Историк и исследователь Лонгинов в работе «Новиков и мартинисты» показал, что масонство в Россию привез Петр Великий, который основал в Кронштадте масонскую ложу и имя которого пользовалось у масонов большим почетом. Однако первое историческое упоминание о существовании масонов в России относится к 1738 году. В 1751 году их в Петербурге уже немало. В Москве они появились в 1760 году. Из столиц масонство распространилось в провинции, и масонские ложи были открыты в Казани, а с 1779 года в Ярославле. Учредителем тамошней ложи был известный екатерининский сановник Алексей Петрович Мельгунов. Петербургские масоны горели желанием быть посвященными в высшие степени масонства, и потому, надо полагать, появление среди них такого человека, как Калиостро, должно было оказать сильное влияние на русское масонство.
На таком фоне и явился в Петербург Калиостро в сопровождении Лоренцы.

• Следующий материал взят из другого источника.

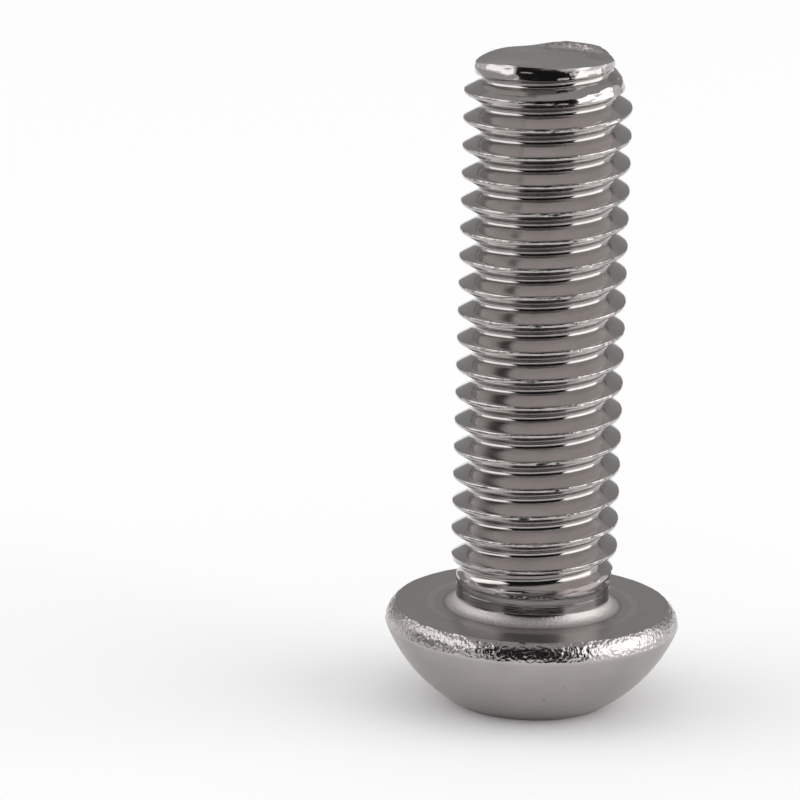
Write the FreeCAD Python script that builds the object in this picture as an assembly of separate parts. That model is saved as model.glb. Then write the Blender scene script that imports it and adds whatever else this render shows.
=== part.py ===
import FreeCAD, Part

import math
import os

# A hexagon-socket button head screw, M6 x 20, forged and rolled in one piece.
# The origin is the centre of the bearing face under the head. +Z runs along the shank
# to the tip, so the head reaches down to -head_height. The front of the screw is -Y.

# Shank and its right-hand thread. The thread's section has four corners in each pitch,
# and flat facets go from corner to corner round each turn.
shank_length = 20.0
thread_diameter = 5.96
root_diameter = 4.84
pitch = 1.0
flank_angle = 30.0
crest_flat = 0.125
crest_height_at_right = 0.23
section_corners = 4
facets_per_turn = 36

# Neck under the last turn, and the hollow round where it meets the head
neck_diameter = 5.44
neck_end = 0.95
neck_step = 0.03
run_out_start = 1.10
run_out_end = 2.10
neck_round = 0.42

# Tip, which narrows in two slopes to an end sheared slightly out of square
taper_start = 1.05
shoulder_back = 0.50
shoulder_diameter = 5.20
end_diameter = 5.00
end_slant = 2.3
end_high_side = -45.0

# Lip of metal left standing at the back of the sheared end
lip_side = 72.0
lip_width = 2.3
lip_depth = 0.75
lip_height = 0.15
lip_inset = 0.20

# Head
head_diameter = 10.5
head_height = 3.55
rim_height = 0.68
rim_inset = 0.33
flat_diameter = 5.40

# Shallow relief round the neck, inside the bearing ring
relief_width = 0.61
relief_depth = 0.03
relief_slope_width = 0.10

# Socket
key_width = 4.0
socket_depth = 2.2
mouth_diameter = 5.04
mouth_angle = 118.0
floor_fall = 0.45

# How far a cutting body reaches past the surface, how deep joined bodies overlap, and
# the volume under which four corners count as lying in one plane
overrun = 1.0
overlap = 0.10
flatness = 1e-9

origin = FreeCAD.Vector(0, 0, 0)
up = FreeCAD.Vector(0, 0, 1)
across = FreeCAD.Vector(0, 1, 0)


def at(radius, height):
    """A point of a turned section."""
    return FreeCAD.Vector(radius, 0, height)


def turned(edges):
    """A solid of revolution about the screw's axis from the edges of a closed section."""
    return Part.Face(Part.Wire(edges)).revolve(origin, up, 360)


def lines(points):
    """Straight edges from point to point."""
    return [Part.makeLine(a, b) for a, b in zip(points, points[1:])]


def arc_about(centre, radius, start, end):
    """An arc in the turned section, from one angle to another in degrees."""
    def spot(angle):
        turn = math.radians(angle)
        return centre + at(radius * math.cos(turn), radius * math.sin(turn))
    return Part.Arc(spot(start), spot((start + end) / 2), spot(end)).toShape()


def angle_from(centre, point):
    """The angle in degrees at which a point of the section is seen from a centre."""
    return math.degrees(math.atan2(point.z - centre.z, point.x - centre.x))


def dome_arc(rim, flat):
    """The dome's section: an arc centred on the screw's axis, from the rim to the flat."""
    rim_square = rim.x ** 2 + rim.z ** 2
    flat_square = flat.x ** 2 + flat.z ** 2
    centre = at(0, (rim_square - flat_square) / (2 * (rim.z - flat.z)))
    radius = (rim - centre).Length
    return arc_about(centre, radius, angle_from(centre, rim), angle_from(centre, flat))


def rim_arc(bearing, rim):
    """The rim's section: it leaves the bearing face at a corner and ends upright."""
    reach = rim.x - bearing.x
    fall = bearing.z - rim.z
    radius = (reach ** 2 + fall ** 2) / (2 * reach)
    centre = at(rim.x - radius, rim.z)
    return arc_about(centre, radius, angle_from(centre, bearing), 0)


def neck_arc(neck_radius, seat):
    """The hollow round between the neck and the relief."""
    centre = at(neck_radius + neck_round, seat + neck_round)
    return arc_about(centre, neck_round, 180, 270)


def make_head():
    """The button: relief, bearing ring, rounded rim band, spherical dome and flat."""
    seat = -relief_depth
    neck_radius = neck_diameter / 2
    relief_radius = neck_radius + neck_round + relief_width
    bearing = at(head_diameter / 2 - rim_inset, 0)
    rim = at(head_diameter / 2, -rim_height)
    flat = at(flat_diameter / 2, -head_height)
    neck_top = at(neck_radius, seat + neck_round)
    round_foot = at(neck_radius + neck_round, seat)
    relief_foot = at(relief_radius - relief_slope_width, seat)
    neck_height = neck_end + overlap
    edges = lines([at(0, neck_height), at(neck_radius, neck_height), neck_top])
    edges += [neck_arc(neck_radius, seat)]
    edges += lines([round_foot, relief_foot, at(relief_radius, 0), bearing])
    edges += [rim_arc(bearing, rim), dome_arc(rim, flat)]
    edges += lines([flat, at(0, flat.z), at(0, neck_height)])
    return turned(edges)


def polygon(corners):
    """A flat face with straight edges."""
    return Part.Face(Part.makePolygon(corners + corners[:1]))


def around(radius, column, height):
    """A point on one of the upright lines round the axis."""
    turn = 2 * math.pi * column / facets_per_turn
    return FreeCAD.Vector(radius * math.cos(turn), radius * math.sin(turn), height)


def share(low, high, value):
    """How far a value has come from low to high, from 0 to 1."""
    return min(1.0, max(0.0, (value - low) / (high - low)))


def groove_bottom(height):
    """The radius of the groove's bottom, which rises to the neck and inside the end."""
    root = root_diameter / 2
    foot = neck_diameter / 2 + neck_step
    to_neck = 1 - share(run_out_start, run_out_end, height)
    to_stub = share(shank_length + pitch / 4, shank_length + pitch / 2, height)
    return root + (foot - root) * to_neck + (end_diameter / 2 - root) * to_stub


def ridge_top(height):
    """The radius of the ridge's top: full on the shank, less at the neck and the tip."""
    foot = neck_diameter / 2 + neck_step
    crest = thread_diameter / 2
    shoulder = shoulder_diameter / 2
    at_shoulder = shank_length - shoulder_back
    near_neck = (foot - crest) * (1 - share(run_out_start, run_out_end, height))
    near_tip = (shoulder - crest) * share(shank_length - taper_start, at_shoulder, height)
    near_tip += (end_diameter / 2 - shoulder) * share(at_shoulder, shank_length, height)
    return crest + near_neck + near_tip


def thread_corner(column, number):
    """A corner of the thread's section, counted upwards, in one of the columns round it."""
    half = crest_flat / 2
    run = (thread_diameter - root_diameter) / 2 * math.tan(math.radians(flank_angle))
    turn, place = divmod(number, section_corners)
    height = crest_height_at_right + pitch * (turn - 1 + column / facets_per_turn)
    height += (-half - run, -half, half, half + run)[place]
    on_crest = place in (1, 2)
    return around(ridge_top(height) if on_crest else groove_bottom(height), column, height)


def flat_faces(corners):
    """One face through four corners, or two where they don't lie in a plane."""
    first, second, third, fourth = corners
    twist = (second - first).cross(fourth - first).dot(third - first)
    if abs(twist) < flatness:
        return [polygon(corners)]
    return [polygon([first, second, third]), polygon([first, third, fourth])]


def make_thread_skin():
    """The faces of the thread, with a plain stub at each end that is cut off later."""
    low = -2 * pitch
    high = shank_length + 3 * pitch
    last = section_corners * (math.ceil(shank_length / pitch) + 2)
    seam = facets_per_turn
    foot_radius = groove_bottom(low)
    end_radius = ridge_top(high)
    under = [around(foot_radius, column, low) for column in range(seam)]
    over = [around(end_radius, column, high) for column in range(seam)]
    faces = [polygon(under), polygon(over)]
    for column in range(seam):
        for number in range(last):
            faces += flat_faces([
                thread_corner(column, number),
                thread_corner(column + 1, number),
                thread_corner(column + 1, number + 1),
                thread_corner(column, number + 1),
            ])
        lower = [around(foot_radius, column, low), around(foot_radius, column + 1, low)]
        upper = [around(end_radius, column + 1, high), around(end_radius, column, high)]
        if column == seam - 1:
            lower += [thread_corner(0, number) for number in range(section_corners)]
        if column == 0:
            upper += [thread_corner(seam, last - number) for number in range(section_corners)]
        lower += [thread_corner(column + 1, 0), thread_corner(column, 0)]
        upper += [thread_corner(column, last), thread_corner(column + 1, last)]
        faces += [polygon(lower), polygon(upper)]
    return faces


def make_shank():
    """The threaded shank, cut level above the neck and on the slant at the tip."""
    skin = Part.makeShell(make_thread_skin())
    skin.sewShape()
    size = thread_diameter * 2
    depth = shank_length + size - neck_end
    start = FreeCAD.Vector(-size / 2, -size / 2, neck_end)
    room = Part.makeBox(size, size, depth, start).cut(make_end_cutter())
    return Part.makeSolid(skin).common(room)


def slanted(body):
    """A body made level at the origin, tilted to the slant and lifted to the end."""
    body.rotate(origin, up, -end_high_side)
    body.rotate(origin, across, -end_slant)
    body.rotate(origin, up, end_high_side)
    body.translate(up * shank_length)
    return body


def make_end_cutter():
    """Everything above the sheared end."""
    size = thread_diameter * 2
    block = Part.makeBox(size, size, size, FreeCAD.Vector(-size / 2, -size / 2, 0))
    return slanted(block)


def make_lip():
    """A low spindle-shaped lip lying along the back edge of the sheared end."""
    half = lip_width / 2
    girth = (lip_depth ** 2 / 4 + lip_height ** 2) / (2 * lip_height)
    crown = FreeCAD.Vector(0, 0, girth)
    ends = [FreeCAD.Vector(-half, 0, 0), FreeCAD.Vector(half, 0, 0)]
    edges = [Part.Arc(ends[0], crown, ends[1]).toShape(), Part.makeLine(ends[1], ends[0])]
    lip = Part.Face(Part.Wire(edges)).revolve(origin, FreeCAD.Vector(1, 0, 0), 360)
    lip.translate(FreeCAD.Vector(0, end_diameter / 2 - lip_inset, lip_height - girth))
    lip.rotate(origin, up, lip_side - 90)
    keep = Part.makeCylinder(end_diameter / 2, 2 * overrun, FreeCAD.Vector(0, 0, -overrun))
    return slanted(lip.common(keep))


def hexagon(width, height):
    """A level hexagon of the given width over its flats, with two corners on the X axis."""
    sides = 6
    reach = width / (2 * math.cos(math.pi / sides))
    corners = []
    for corner in range(sides + 1):
        turn = 2 * math.pi * corner / sides
        corners.append(FreeCAD.Vector(reach * math.cos(turn), reach * math.sin(turn), height))
    return Part.makePolygon(corners)


def make_socket():
    """Hexagon hole with a countersunk mouth and a floor that falls to a point."""
    mouth_height = -head_height
    floor_height = mouth_height + socket_depth
    opening = hexagon(key_width, mouth_height - overrun)
    walls = Part.Face(opening).extrude(up * (socket_depth + overrun))
    point = Part.Vertex(FreeCAD.Vector(0, 0, floor_height + floor_fall))
    floor = Part.makeLoft([hexagon(key_width, floor_height), point], True, True)
    mouth_radius = mouth_diameter / 2
    slope = 1 / math.tan(math.radians(mouth_angle / 2))
    wide = mouth_radius + overrun / slope
    start = FreeCAD.Vector(0, 0, mouth_height - overrun)
    mouth = Part.makeCone(wide, 0, wide * slope, start, up)
    return walls.fuse([floor, mouth])


def make_screw():
    """The whole screw as one solid."""
    head = make_head().cut(make_socket())
    return head.fuse([make_shank(), make_lip()])


os.makedirs("parts", exist_ok=True)
make_screw().exportStep("parts/button_head_screw.step")
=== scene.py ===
import math

import bpy
from mathutils import Matrix, Vector, noise


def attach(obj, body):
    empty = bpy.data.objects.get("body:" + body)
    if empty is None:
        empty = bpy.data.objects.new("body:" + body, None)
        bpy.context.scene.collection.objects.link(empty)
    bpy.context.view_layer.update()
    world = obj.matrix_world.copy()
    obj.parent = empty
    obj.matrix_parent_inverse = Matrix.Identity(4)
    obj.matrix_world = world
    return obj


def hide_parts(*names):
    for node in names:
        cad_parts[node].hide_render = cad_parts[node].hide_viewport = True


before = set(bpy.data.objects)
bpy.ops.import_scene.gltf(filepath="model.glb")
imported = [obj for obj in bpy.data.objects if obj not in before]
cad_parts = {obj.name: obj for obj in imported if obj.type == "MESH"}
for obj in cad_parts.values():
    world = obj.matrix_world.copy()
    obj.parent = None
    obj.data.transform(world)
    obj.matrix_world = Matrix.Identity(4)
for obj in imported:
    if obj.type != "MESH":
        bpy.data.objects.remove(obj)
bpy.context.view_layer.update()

# The screw is modelled in millimetres and brought to metres at the end. The origin is
# the centre of the bearing face under the head, +Z runs to the tip, -Y is the front.
# Sides of the screw are directions in degrees: 0 at the front, 90 at the right.
# Waves are rows of a frequency, in cycles a millimetre, and a height. Gaps are distances
# within which vertices are merged, or count as lying on an edge or a plane.
to_metres = 0.001
right_angle = math.radians(90)
smooth_angle = math.radians(40)
turned_gap = 0.001
joined_gap = 0.0001

# Thread
pitch = 1.0
crest_radius = 2.98
root_radius = 2.37
flank_angle = math.radians(30)
crest_flat = 0.125
crest_height_at_right = 0.23
crest_round_low = 0.14
crest_round_high = 0.07
crest_steps = 3
root_steps = 5
flank_parts = 4
thread_turns = 21
steps_per_turn = 108

# Torn seam along the crests: its depth and its waves, the heights of a wave at which it
# starts to sink and is sunk in full, and where, going right, it starts to be torn and is
# torn in full
seam_depth = 0.04
seam_gap = 0.004
seam_waves = [(4.6, 1.0), (9.7, 0.7)]
seam_sinks = (0.10, 0.60)
seam_tears = (-2.6, -0.9)

# Neck, where the thread runs out before the head, with rings left by the tool, each a
# height and how far it stands out
neck_radius = 2.72
neck_cut = 0.98
neck_gap = 0.02
neck_round = 0.42
neck_round_steps = 9
tool_rings = [(0.90, 0.03), (0.64, 0.02)]
tool_ring_foot = 0.035
tool_ring_top = 0.012
run_out_radius = 2.75
run_out_start = 1.02
groove_full = 1.78
ridge_full = 1.98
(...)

Здесь он главным образом рассчитывал обратить на себя внимание самой императрицы. Но, как видно из писем Екатерины к Циммерману, он не сумел не только побеседовать, но даже и увидеться с нею.

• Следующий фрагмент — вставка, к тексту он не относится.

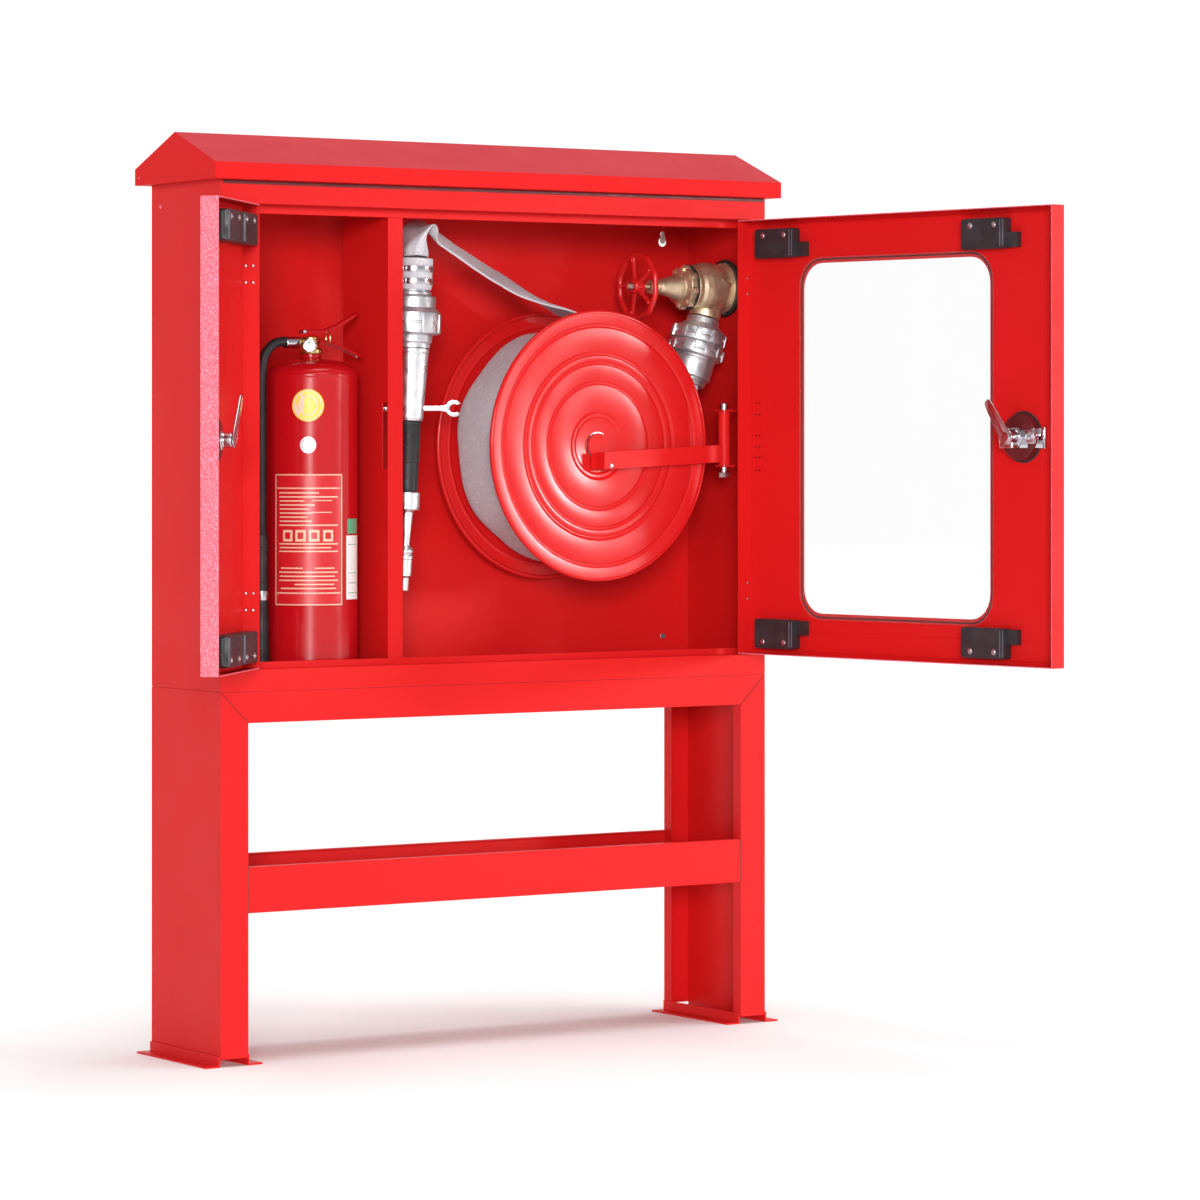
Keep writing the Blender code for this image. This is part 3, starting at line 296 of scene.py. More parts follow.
LOOKS = {
    "red": red_enamel("red_enamel"),
    "roof": red_enamel("roof_enamel", dust=0.65, gloss=0.46, shine=0.07),
    "disc": red_enamel("disc_enamel", gloss=0.19, shine=0.30, peel=0.05, base=(0.60, 0.0095, 0.0105, 1)),
    # The extinguisher's enamel, darker than the casing's red as painted shade of the left door over its
    # compartment
    "cylinder": red_enamel("cylinder_enamel_shaded", gloss=0.17, shine=0.40, peel=0.05, base=(0.46, 0.0045, 0.0085, 1)),
    "brass": cast_metal("cast_brass", (0.78, 0.62, 0.42, 1), (0.42, 0.30, 0.20, 1), 0.38, 320.0, 0.85),
    "alloy": cast_metal("cast_alloy", (0.66, 0.665, 0.69, 1), (0.40, 0.41, 0.44, 1), 0.38, 420.0, 0.9),
    "tube": turned_metal("turned_alloy", "Z"),
    "chrome": plated("bright_chrome"),
    "steel": plated("zinc_steel", (0.50, 0.50, 0.53, 1), 0.28),
    "black": moulded("black_plastic", (0.018, 0.017, 0.020, 1), 0.42),
    "rubber": moulded("black_rubber", (0.012, 0.012, 0.013, 1), 0.50, 300.0),
    # A shaded copy of the red enamel: painted shade in gaps, seams, lock dishes and vent holes
    "dark": moulded("painted_shade_red", (0.10, 0.004, 0.006, 1), 0.45),
    "hose": woven("woven_jacket", "Y", "X"),
    "pane": clear_pane(),
    "pack": woven("wound_jacket", "Z", "Y"),
    "lead": woven("lead_jacket", "Y", "X"),
    # Painted highlight: the pale fold look on door returns, lips and rivet heads
    "edge": painted_highlight_look(),
    "wheel": red_enamel("wheel_enamel", gloss=0.28, shine=0.6),
    "gold": cast_metal("bright_brass", (0.72, 0.54, 0.24, 1), (0.50, 0.34, 0.14, 1), 0.28, 320.0),
    # Grey plastic: the hole plugs' own colour, and a painted highlight on the corner blocks
    "block_edge": moulded("block_edge", (0.10, 0.095, 0.12, 1), 0.40),
    "yellow": label_print("yellow_label", (0.80, 0.62, 0.04, 1), (0.45, 0.30, 0.03, 1), 160.0),
    "beige": label_print("beige_print", (0.72, 0.50, 0.36, 1), (0.55, 0.30, 0.22, 1), 240.0),
    "label_red": label_print("label_ground", (0.56, 0.010, 0.016, 1), (0.46, 0.008, 0.012, 1), 60.0),
    "white": label_print("white_tag", (0.80, 0.80, 0.78, 1), (0.55, 0.60, 0.55, 1), 120.0),
    "green": label_print("green_patch", (0.10, 0.36, 0.20, 1), (0.05, 0.20, 0.10, 1), 120.0),
}


# ---- shapes ----------------------------------------------------------------------------------------------

def mm(*points):
    """Points given in millimetres, in metres."""
    return [tuple(value / 1000 for value in point) for point in points]


def translated(x, y, z):
    return Matrix.Translation((x, y, z))


def loft(rings, closed=False):
    count = len(rings[0])
    points = [point for ring in rings for point in ring]
    faces = []
    for level in range(len(rings) if closed else len(rings) - 1):
        start = level * count
        after = ((level + 1) % len(rings)) * count
        faces += [(start + i, start + (i + 1) % count, after + (i + 1) % count, after + i) for i in range(count)]
    if not closed:
        faces += [tuple(range(count)), tuple(range(len(points) - count, len(points)))]
    return points, faces


def turned(profile, segments=64, ring=False):
    rings = []
    for radius, height in profile:
        angles = [2 * math.pi * i / segments for i in range(segments)]
        rings.append([(radius * math.cos(a), radius * math.sin(a), height) for a in angles])
    return loft(rings, closed=ring)


def prism(outline, axis, low, high):
    place = {"X": lambda a, b, c: (c, a, b), "Y": lambda a, b, c: (a, c, b), "Z": lambda a, b, c: (a, b, c)}[axis]
    count = len(outline)
    points = [place(a, b, level) for level in (low, high) for a, b in outline]
    faces = [tuple(range(count)), tuple(range(count, 2 * count))]
    faces += [(i, (i + 1) % count, (i + 1) % count + count, i + count) for i in range(count)]
    return points, faces


def box(x0, x1, y0, y1, z0, z1):
    return prism([(x0, y0), (x1, y0), (x1, y1), (x0, y1)], "Z", z0, z1)


def moved(shape, matrix):
    points, faces = shape
    return [tuple(matrix @ Vector(point)) for point in points], faces


def joined(*shapes):
    points = []
    faces = []
    for some_points, some_faces in shapes:
        faces += [tuple(i + len(points) for i in face) for face in some_faces]
        points += list(some_points)
    return points, faces


def arc(centre, radius, start, end, steps):
    angles = [math.radians(start + (end - start) * i / steps) for i in range(steps + 1)]
    return [(centre[0] + radius * math.cos(a), centre[1] + radius * math.sin(a)) for a in angles]


def rounded(x0, x1, z0, z1, radius, steps=8):
    corners = ((x1, z0, -90), (x1, z1, 0), (x0, z1, 90), (x0, z0, 180))
    outline = []
    for x, z, start in corners:
        centre = (x + (radius if x == x0 else -radius), z + (radius if z == z0 else -radius))
        outline += arc(centre, radius, start, start + 90, steps)
    return outline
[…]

Шарлотта фон дер Рекке, которая, надо полагать, внимательно следила за поездкой Калиостро в Петербург, пишет: «О Калиострове пребывании в Петербурге я ничего верного сказать не знаю. По слуху же, однако, известно, что хотя он и там разными чудесными выдумками мог на несколько времени обмануть некоторых особ, но в главном своем намерении ошибся».
В предисловии же к книге Шарлотты фон дер Рекке говорится, что «всякому известно, сколь великое мнение произвел о себе во многих людях обманщик сей в Петербурге». В сделанной неизвестно кем сноске (вероятно, переводчиком) добавляется: «Между тем не удалось Калиостро исполнить в Петербурге своего главного намерения, а именно уверить Екатерину Великую о истине искусства своего. Сия несравненная государыня тотчас проникла обман. А то, что в так называемых записках Калиостровых (Memoires de Cagliostro) упоминается о его делах в Петербурге, не имеет никакого основания. Ежели нужно на это доказательство, что Екатерина Великая явная неприятельница всякой сумасбродной мечты, то могут в том уверить две искусным ее пером писанные комедии: «Обманщик» и «Обольщенный». В первой выводится на театре Калиостро под именем Калифалкжерстона. Новое тиснение сих двух по сочинительнице и по содержанию славных комедий сделает их еще известнее в Германии».
Во «Введении» к той же книге, в письме из Страсбурга к сочинительнице «описания» упоминается, что Калиостро разглашает о своем знакомстве с императрицей Екатериной II. Далее следует сноска, в которой говорится следующее: «у сей великой Монархини, которую Калиостро столь жестоко желалось обмануть, намерение его осталось втуне. А что в рассуждении сего писано в записках Калиостровых, все это вымышлено, и таким-то образом одно из главнейших его предприятий, для коих он от своих старейшин отправлен, ему не удалось; от этого-то, может быть, он принужден был и в Варшаве в деньгах терпеть недостаток, и разными обманами для своего содержания доставать деньги».
Из других сведений, заимствуемых из иностранных сочинений о Калиостро, следует, что он явился в Петербург под именем графа Феникса. Могущественный в то время светлейший князь Потемкин оказал ему особое внимание, а со своей стороны Калиостро успел до некоторой степени отуманить князя своими рассказами и возбудить в нем любопытство к тайнам алхимии и магии. Впрочем, пристальное внимание Потемкина к Калиостро объяснялось не только интересом всесильного вельможи к магии…
Пиршество в великолепном доме одного из виднейших петербургских аристократов, Елагина, было в самом разгаре. Но гости с охотой съехались еще и потому, что хозяин пригласил на вечер таинственного графа Феникса.
Сам Калиостро прекрасно понимал всю затруднительность своего положения среди этого чуждого ему общества. Он еще недавно считал Россию совсем варварскою страною, полагая русских совсем дикарями. Но он уже успел убедиться в своей ошибке. Радушный прием, оказанный ему Елагиным и кружком его близких друзей, занимавшихся «тайными» науками, не обманул его и не ввел в заблуждение. Калиостро понимал, что общество северной русской столицы состоит далеко не из одних Елагиных и им подобных, что вообще северяне гораздо хладнокровнее, скептичнее, рассудительнее и вдумчивее, чем его горячие соотечественники — увлекающиеся итальянцы, легкомысленные французы и мечтательные, склонные к мистицизму немцы.
Но Калиостро верил в свои силы, а трудность задачи только подстегивала его. У него были далеко идущие цели, и он решил во что бы то ни стало одержать победу над русской холодностью. Он понимал, что будет встречен как шарлатан и фокусник, но через несколько часов мнение о нем должны изменить. Борьба началась.